Anyone in the U.S. trying to prevent this is attempting the impossible. To demand the US remains the world's largest economy is to demand the average person in India or China never enjoys even a quarter of average US living standards. It requires no skill to guess the outcome if this proposition were put to the vote in China or India.

For ordinary Americans what matters is their income, not the absolute size of US GDP. In real terms, several countries, for example Norway and Singapore, already have higher per capita GDPs than the U.S. Even on the most optimistic assumptions, China won't catch up with US living standards until the second half of the century and India will get there even later. But when it happens, both China and India will have economies four times the size of the U.S., and the world will look a totally different place. Everyone, incidentally, will be a lot more prosperous than they are today.

Unfortunately, US neo-conservatives think in terms of power politics not living standards.
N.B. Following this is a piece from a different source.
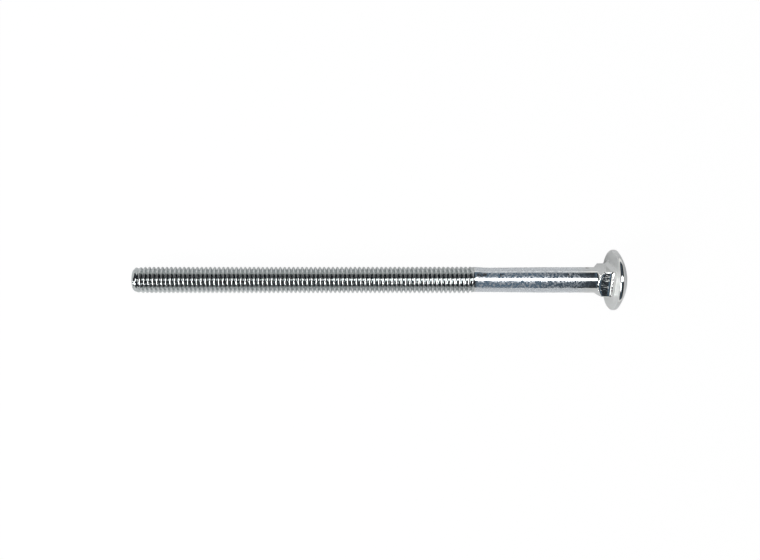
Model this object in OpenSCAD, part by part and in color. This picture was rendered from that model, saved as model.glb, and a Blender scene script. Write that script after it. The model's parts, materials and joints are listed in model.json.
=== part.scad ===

They are determined that the U.S. will continue to have the largest economy in the world, even if this means people in China and India have their living standards restricted. Since people with such primitive political ideas have no policies to speed up US economic growth, they turn instead to thinking about how to slow down China, regardless of the consequences for the living standards of its people.

Given this interpretation, the manoeuvres in Congress make perfect sense. Tariffs against China will not create US jobs but they will do some, although fortunately not serious, damage to China. (Almost 80 percent of China's exports now go to countries other than the U.S.)

When judging policies we need to ask "cui bono" - who benefits? American workers will not benefit from tariffs against China. Neither will the Chinese population. Only US neo-cons, with their vain hopes of preventing India and China overtaking the U.S., stand to gain.

China's leaders have so far responded to the foolish Congressional attacks with wisdom, firmness and restraint. It is in the interest of everyone that they continue to do so.

The people of China and India have exactly the same right to a high standard of living as the American people – no more and no less. Moves in the US Congress are not the first, and regrettably they will not be the last, distasteful attempt to prevent them achieving it. Apply the test of "who benefits" and it becomes clear why arguments that lack all economic logic are being put forward in Congress.